Commuting with a loved one who has road rage?
Understanding the other's point of view is important to gain some perspective and to realize that there is no actual threat - just the other's person's issues coming to surface.
But acknowledging that you are being triggered is your cue to go into labeling the experience ("this is really stressful for me"), showing yourself some compassion (with self talk and caring touch like touching the side of your own face gently), and going into calming-the-body techniques.
Stress breathing technique: inhale for a count of four, hold for count of four, exhale for a count of four, hold for a count of four, and repeat the cycle as many times as necessary to bring your pulse rate and blood pressure back to normal levels.

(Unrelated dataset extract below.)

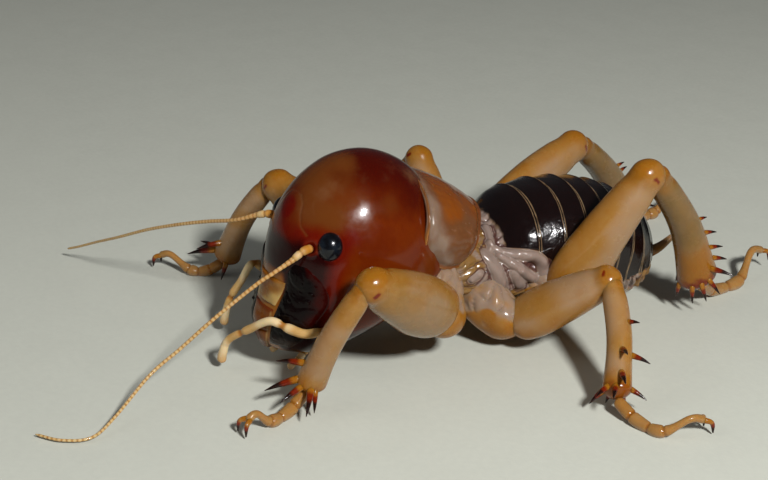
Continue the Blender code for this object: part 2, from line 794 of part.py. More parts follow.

Deep, slow breathes. Focusing on the exhale to release the stress. Hmm-ing quietly to yourself. Distract yourself by doing the multiplication tables in your head. When you get out of the car you literally shake it off. Stop by the bathroom for a mini-timeout and acknowledge what you just went through and let it out by shaking your body.
Consider the option of using earphones in the car and listened to peaceful music whenever he enters a rage for more than a minute. Closing your eyes and "getting out of the car" in your mind might make it easier for you. Might be something worth discussing with him as a strategy when you are both calm.
If your partner is ever open to it, he might want to meet with someone to talk about the stress he is experiencing in his life. It's possible that some of it is being expressed on the road and could use a healthier outlet.